To that end, Weiss is planning an adult-education series to run in tandem with the children’s program.

"Once or twice a month we will offer a class in the evening that will be on topics the children are also learning in school, so we can all learn together," he said. "We really see the parents as partners in the education of their children, not just bystanders."

Prager said he was pleased to be involved with setting up the school and hopes it will attract local Jewish families who are currently sending their children to public schools.

"Today many of us parents are at war with the surrounding environment, in trying to instill good values in our children and to protect their innocence," he said. "I have spoken to hundreds of thousands of Jews in the course of 30 years in Jewish life. Not one has ever said to me that he or she regretted having a Jewish education. On the other hand, I have encountered innumerable Jews who deeply regret not having had one."

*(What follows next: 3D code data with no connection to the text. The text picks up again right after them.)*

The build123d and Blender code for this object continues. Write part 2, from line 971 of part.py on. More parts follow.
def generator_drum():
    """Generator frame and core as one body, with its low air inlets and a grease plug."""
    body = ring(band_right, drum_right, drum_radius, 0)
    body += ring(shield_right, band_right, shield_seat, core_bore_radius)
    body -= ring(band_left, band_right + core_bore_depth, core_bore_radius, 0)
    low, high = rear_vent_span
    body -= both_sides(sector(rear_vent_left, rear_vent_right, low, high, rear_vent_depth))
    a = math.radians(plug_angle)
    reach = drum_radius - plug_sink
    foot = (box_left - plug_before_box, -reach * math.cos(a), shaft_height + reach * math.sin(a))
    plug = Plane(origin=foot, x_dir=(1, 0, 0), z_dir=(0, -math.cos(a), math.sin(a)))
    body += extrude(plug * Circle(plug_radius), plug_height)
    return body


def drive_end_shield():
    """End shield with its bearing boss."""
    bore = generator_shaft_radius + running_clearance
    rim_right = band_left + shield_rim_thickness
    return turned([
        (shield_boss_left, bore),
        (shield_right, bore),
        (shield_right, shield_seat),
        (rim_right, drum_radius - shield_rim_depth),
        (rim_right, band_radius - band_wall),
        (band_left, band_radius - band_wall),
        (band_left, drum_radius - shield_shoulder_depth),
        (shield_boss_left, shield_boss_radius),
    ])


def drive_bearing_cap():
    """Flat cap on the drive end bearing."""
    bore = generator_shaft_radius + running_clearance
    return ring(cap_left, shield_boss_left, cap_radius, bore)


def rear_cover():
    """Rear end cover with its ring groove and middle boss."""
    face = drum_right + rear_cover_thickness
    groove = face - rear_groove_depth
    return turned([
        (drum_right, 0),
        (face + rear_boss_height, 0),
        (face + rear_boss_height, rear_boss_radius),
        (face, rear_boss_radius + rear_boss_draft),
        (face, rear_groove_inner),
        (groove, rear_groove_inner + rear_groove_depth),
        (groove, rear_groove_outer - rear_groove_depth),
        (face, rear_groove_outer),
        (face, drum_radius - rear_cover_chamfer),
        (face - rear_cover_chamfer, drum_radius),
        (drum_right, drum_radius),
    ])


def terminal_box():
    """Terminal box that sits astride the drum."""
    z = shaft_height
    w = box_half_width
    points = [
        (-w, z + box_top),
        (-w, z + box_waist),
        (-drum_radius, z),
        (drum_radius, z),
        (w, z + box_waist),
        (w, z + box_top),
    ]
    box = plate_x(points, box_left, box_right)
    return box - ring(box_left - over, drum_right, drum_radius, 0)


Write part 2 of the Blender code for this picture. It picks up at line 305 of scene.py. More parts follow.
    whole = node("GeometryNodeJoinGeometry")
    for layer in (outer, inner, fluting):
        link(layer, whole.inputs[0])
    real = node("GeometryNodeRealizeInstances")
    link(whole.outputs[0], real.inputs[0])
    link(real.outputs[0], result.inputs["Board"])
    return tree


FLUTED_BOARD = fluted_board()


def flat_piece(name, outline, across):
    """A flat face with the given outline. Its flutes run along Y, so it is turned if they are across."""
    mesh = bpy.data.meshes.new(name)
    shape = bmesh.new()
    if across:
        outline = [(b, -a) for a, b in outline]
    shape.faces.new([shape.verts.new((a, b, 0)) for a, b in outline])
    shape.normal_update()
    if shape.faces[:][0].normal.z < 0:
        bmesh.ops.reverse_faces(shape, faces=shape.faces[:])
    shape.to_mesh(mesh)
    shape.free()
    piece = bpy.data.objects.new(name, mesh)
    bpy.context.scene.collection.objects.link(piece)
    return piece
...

Schrage and other board members hold a similar view.

While all of Schrage’s children are past the age of enrollment, he believes that establishing the school is an essential next step in the Conejo Jewish community’s development.

"I firmly believe that in order for this community to survive, we need a day school," Schrage said. "Because after the day school comes the pizzeria and the kosher restaurants and so on…. Everything else will flow beautifully after this."